I find it surprising that TSMC is going along with it, just because I would think it's hard to be sure some confidential information wouldn't leak. Unless this kind of institutional firewall works better than I think.
If I were to speculate, I would say that tsmc has a diversified enough customer base AND doesn’t see intel as a contract fab competitor. I would imagine if roles were reversed there would be a whole lot more concern.
Oh, transistors haven't shrunk that much. I don't know the exact process details, but integration density has been going up( putting gates vertical with FinFET), together with better electrostatic control (GAAFET, kind of a step uf from FDSOI), while gate length remains the same.
Think about it this way: you're doping semiconductors by adding a few other atoms. On the order of 1 dopant atom per 1M intrinsic (undopped) semiconductor. How thin can you make it before there's only a dozen dopant atoms? And then, how do you make sure they are evenly distributed? And in the same way across multiple transistors, to guarantee a consistent performance?

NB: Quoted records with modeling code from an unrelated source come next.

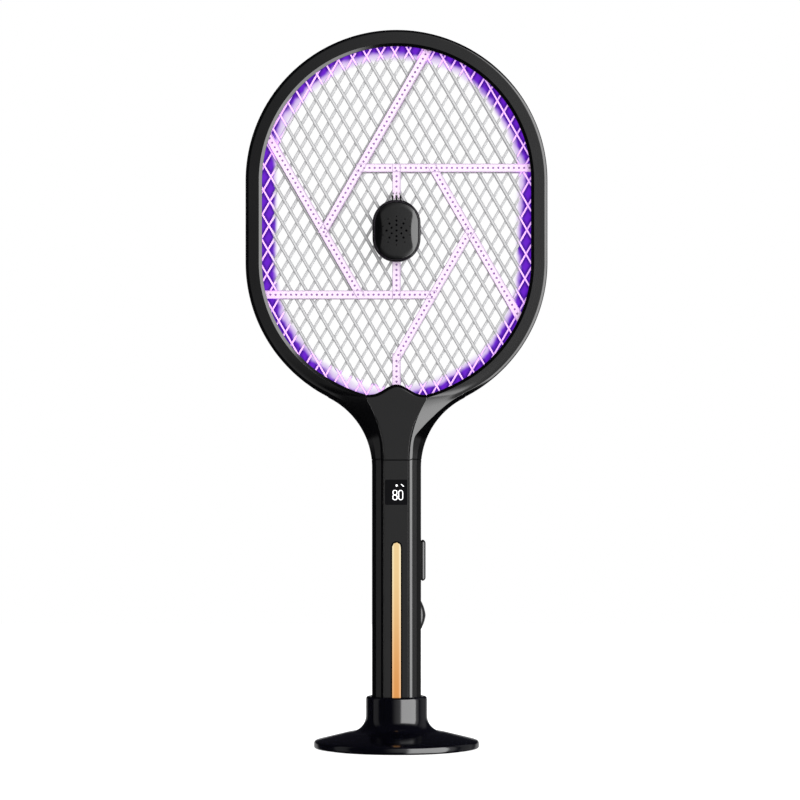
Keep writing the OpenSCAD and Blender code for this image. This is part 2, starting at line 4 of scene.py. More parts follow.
import bpy
import numpy as np
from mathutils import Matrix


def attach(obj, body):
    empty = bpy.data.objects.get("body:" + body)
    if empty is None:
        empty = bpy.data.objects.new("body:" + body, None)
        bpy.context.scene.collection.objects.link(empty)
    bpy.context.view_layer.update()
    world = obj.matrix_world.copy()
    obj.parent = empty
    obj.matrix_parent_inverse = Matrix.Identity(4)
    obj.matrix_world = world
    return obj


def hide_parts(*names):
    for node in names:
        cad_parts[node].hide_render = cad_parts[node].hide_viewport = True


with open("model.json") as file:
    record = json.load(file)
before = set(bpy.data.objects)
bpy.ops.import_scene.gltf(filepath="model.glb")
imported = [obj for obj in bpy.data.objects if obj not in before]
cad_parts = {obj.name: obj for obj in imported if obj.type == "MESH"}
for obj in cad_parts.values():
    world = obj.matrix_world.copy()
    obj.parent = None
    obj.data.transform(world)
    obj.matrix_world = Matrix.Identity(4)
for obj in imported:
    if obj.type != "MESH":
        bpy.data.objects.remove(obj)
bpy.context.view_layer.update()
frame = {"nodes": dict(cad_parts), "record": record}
mm = 0.001

# sizes shared by several pieces, in millimetres
layout = {
    "handleHalf": 17.6, "handleDepth": 16.5, "panelHalf": 9.4, "footZ": 14.0, "seamZ": 208.0,
    "sweepR": 56.0, "sweepZ": 202.3, "panelSweepR": 85.0,
    "headR": 108.3, "openR": 97.2, "lowZ": 349.64, "highZ": 408.14, "patternZ": 372.09,
    "joinX": 48.5, "joinR": 108.7,
}
# direction, from the lower round end's middle, in which the neck's sweep meets the head
joinAngle = -math.degrees(math.acos(layout["joinX"] / layout["joinR"]))
seamRows = layout["seamZ"] + np.array([-0.3, -0.16, 0, 0.16, 0.3, 0.45])


def smooth(x, a, b):
    # 0 up to a, 1 from b on, and three t squared less two t cubed between them
    t = np.clip((np.asarray(x, float) - a) / (b - a), 0, 1)
    return t * t * (3 - 2 * t)


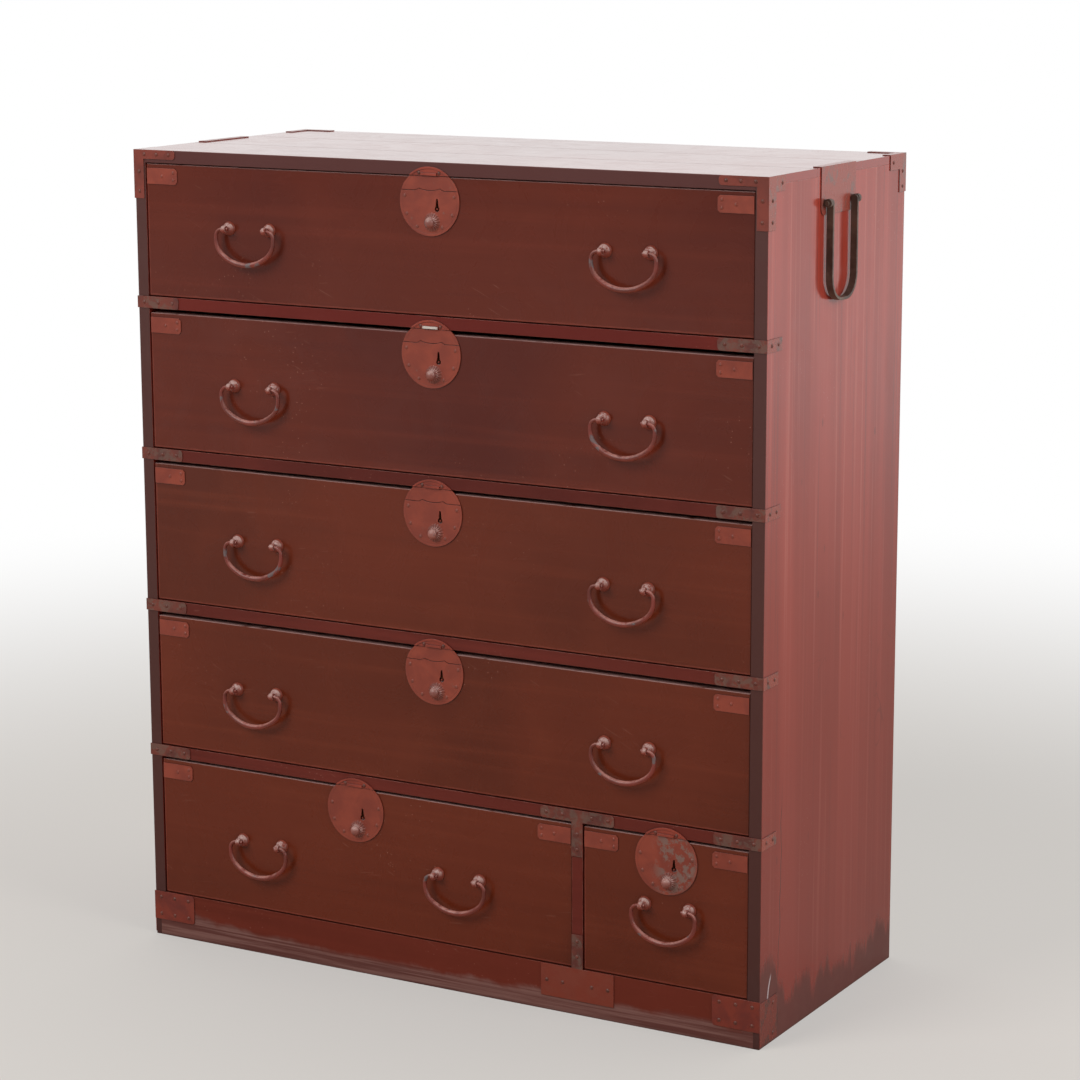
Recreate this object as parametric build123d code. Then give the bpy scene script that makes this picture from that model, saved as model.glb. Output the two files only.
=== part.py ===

Yield is key, at this scale.
Technically, they can still improve density by embracing 3D. A friend of mine works on multi-gate vertical nanowire transistors, for instance, but that's still a few years (or a decade?) away from the fab.
I'm not clear what Samsung makes for Apple (someone might know, but not me), but it makes sense to share the more complex parts. One team does all the expensive design work, and then both benefit because the design cost is over more devices, plus more hardware means better scale factors in manufacturing.
The above is on a case by case basis. So they may share some complex part, and some other (possibly more complex) they decide isn't worth sharing.
So Intel becoming Fabless is a matter of time?